McCarthy joined the New York City Police Department in 1981 at age 22. He rose through the ranks and became Deputy Commissioner of Operations in 2000. McCarthy was in the middle of ground zero during the September 11 attacks, working closely with then-Mayor Rudy Giuliani to operate an emergency response command post. While with the NYPD, he held a variety of positions around the city, was commander of several different precincts, and eventually was in charge of the NYPD's CompStat program.
In 2006, McCarthy left his position with the New York Police Department to take over the Police Department of Newark, New Jersey. He was chosen for this role by Mayor Cory Booker, and appeared with Booker in the documentary series Brick City. McCarthy presided over a sharp reduction in crime during his tenure in Booker's administration in Newark with homicides declining 28 percent, shootings declining 46 percent, and overall crime declining 21 percent.
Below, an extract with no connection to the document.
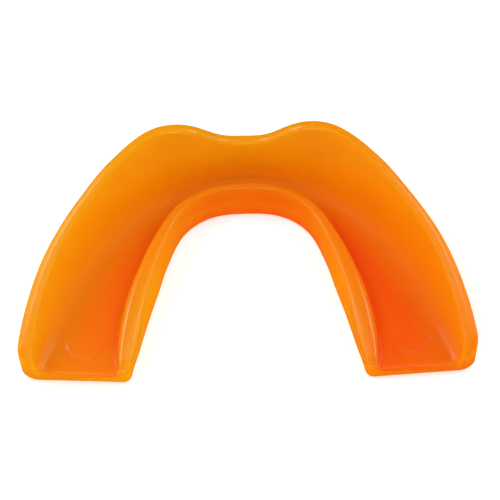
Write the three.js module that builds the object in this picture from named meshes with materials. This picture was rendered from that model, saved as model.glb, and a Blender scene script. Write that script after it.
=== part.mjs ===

McCarthy was hired by Mayor Rahm Emanuel to take over the Chicago Police Department shortly after Emanuel's election in early 2011. McCarthy was the City of Chicago's highest paid public employee, earning an annual salary of over $260,000. The number of crimes and murders in Chicago declined under his tenure (with murders declining from 525 in 2011 to 505 in 2012 to 415 in 2013). In an investigative article by Chicago Magazine reporters David Bernstein and Noah Isackson, it was asserted that the decline was in part due to the unjustified re-categorization of murders as undetermined and then if it is later determined to be a murder, tallying the total to the prior years' statistics. McCarthy responded that the article is “patently false” and criticized its reliance on anonymous sources. A 2012 audit by the Chicago Inspector General determined that the Chicago Police Department had under-counted aggravated assault and aggravated battery victims by 25 percent by not following state guidelines by counting each incident rather than each victim. McCarthy attributed the error to the administration of the prior police superintendent, Jody Weis. McCarthy was terminated by Rahm Emanuel following the fall out from the shooting of Laquan McDonald.